Question

Multiple Choice Which of the following is \(\frac{d}{d x} \tan ^{-1}(3 x) ?\) \((\mathbf{A})-\frac{3}{1+9 x^{2}} \quad(\mathbf{B})-\frac{1}{1+9 x^{2}} \quad\) (C) \(\frac{1}{1+9 x^{2}}\) \((\mathbf{D}) \frac{3}{1+9 x^{2}} \quad(\mathbf{E}) \frac{3}{\sqrt{1-9 x^{2}}}\)

Short answer

Therefore, the derivative of \(\tan^{-1}(3x)\) is \(\frac{3}{1+9x^2}\).

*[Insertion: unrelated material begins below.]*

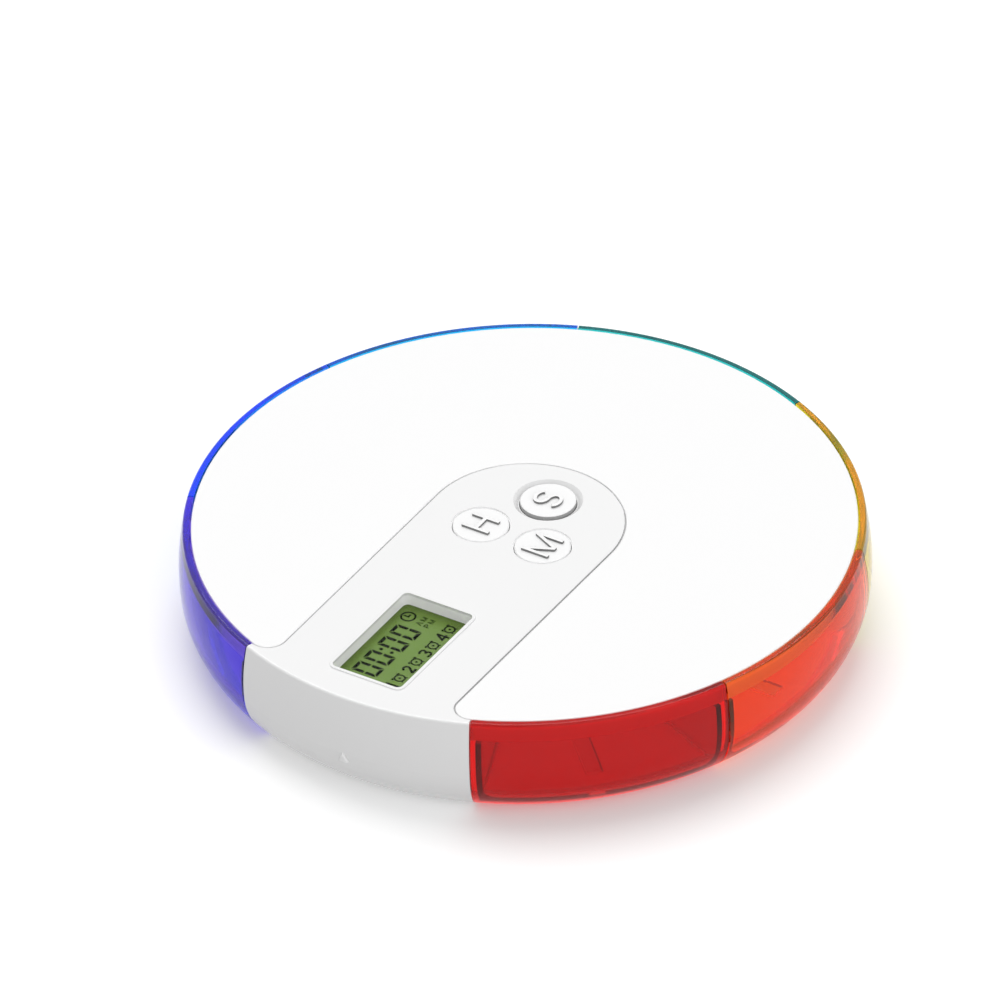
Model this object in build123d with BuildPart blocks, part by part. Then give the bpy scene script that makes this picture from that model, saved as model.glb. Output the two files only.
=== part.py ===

So, the correct option is (D). \(\frac{3}{1+9x^2}\)

Step-by-step solution

Recall the derivative of the inverse tangent

The derivative of the inverse tangent can be expressed as \( \frac{d}{dx} \tan^{-1}(x) = \frac{1}{1+x^2}\).

Apply the chain rule

To calculate the derivative of \(\tan^{-1}(3x)\), the chain rule is applied. In this case, the outer function is \(\tan^{-1}(x)\) and the inner function is \(3x\). Apply the rule to calculate the derivative as \(\frac{1}{1+(3x)^2} * \frac{d}{dx}(3x)\), which simplifies to \(\frac{3}{1+9x^2}\).